In his tell-all book released last year, former Manhattan U.S. Attorney Geoffrey Berman revealed that Trump’s Justice Department brass tried in vain to get any mention of Trump erased from Cohen’s case, and tried to get Cohen’s conviction wiped.

Berman said former U.S. Attorney General Bill Barr, who fired him, sought quash all of his office’s probes into various Trump associates and focus instead on investigating Trump’s political enemies.

Cohen is expected to be the Manhattan DA’s star witness at Trump’s hush money trial.

But he didn’t play the same role in the feds’ hush-money case. After his arrest, federal prosecutors offered Cohen a cooperation agreement for a more lenient sentence. But the deal never materialized because Cohen wouldn’t come clean about all the crimes he’d witnessed.

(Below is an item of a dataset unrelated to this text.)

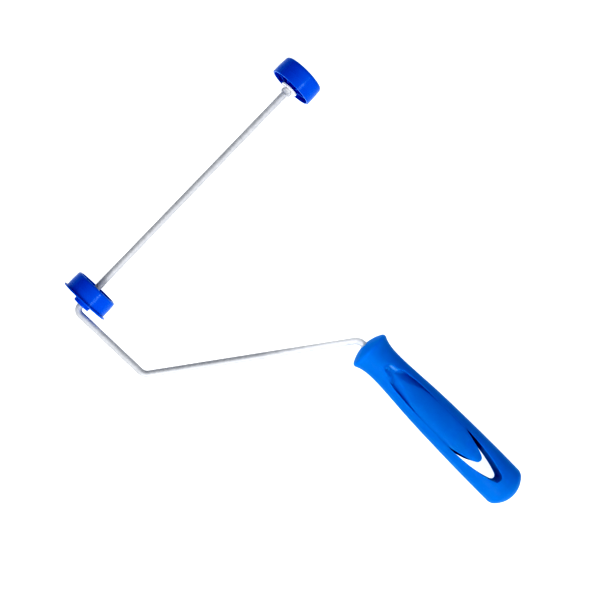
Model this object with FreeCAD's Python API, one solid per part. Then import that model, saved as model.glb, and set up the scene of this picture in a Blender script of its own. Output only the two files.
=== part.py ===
import FreeCAD, Part
import math
import os

from FreeCAD import Vector

# Stick-type paint roller frame: a bent wire with two spinning end caps and a moulded handle.
# Millimetres and degrees. The origin is on the roller axis, in the face that stops the sleeve.
# +X runs along the roller axis to the free end, the handle hangs towards -Y, and +Z is square
# to the plane in which the wire is bent.

# Wire
wire_diameter = 5.5
roller_span = 252.0          # stop face to the outer cap's closed end
rod_end_inset = 0.6          # free end of the rod inside the outer cap's end plane
rod_end_chamfer = 0.6
side_arm_setback = 10.6      # stop face back to the side arm's axis
side_arm_drop = 73.9         # roller axis down to the second bend's corner
handle_reach = 127.7         # stop face across to the third bend's corner
handle_drop = 180.0          # roller axis down to the third bend's corner
handle_lean = 1.5            # the handle's axis off square to the rod
first_bend_radius = 5.3
second_bend_radius = 8.5
third_bend_radius = 9.5
tang_length = 92.0           # third bend's corner to the end of the wire in the handle
tang_end_chamfer = 0.8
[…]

Cohen wound up getting three years imprisonment for campaign finance crimes and other offenses the late Judge William Pauley described as a “veritable smorgasbord of fraudulent conduct.”

On Friday, Manhattan Federal Judge Jesse Furman denied Cohen’s third effort to cut short his three-year term of supervised release, taking the side of prosecutors who strenuously objected.

Describing Cohen’s memories of his case as “rose-colored” — his lawyers argued he’d provided “meaningful assistance” to the government — the feds said they remembered it differently.

“The Government previously delineated many of Cohen’s lies that undermined his attempts at cooperation, and pointed to Cohen’s repeated attempts to downplay his own conduct after his guilty plea,” Assistant U.S. Attorney Nicolas Roos wrote.

Prosecutors said Cohen’s public remarks show he has continued to evade responsibility.

“Cohen falsely wrote in a book he authored that he ‘did not engage in tax fraud,’ that the tax charges were ‘all 100 percent inaccurate,’ and that he was ‘threatened’ by prosecutors to plead guilty,” the feds wrote in court papers.

“(While) Cohen is free to write and say what he wants, he cannot simultaneously distance himself from his conduct on cable news, while cloaking himself in claims of acceptance of responsibility in court filings.”

Cohen could not be reached for comment.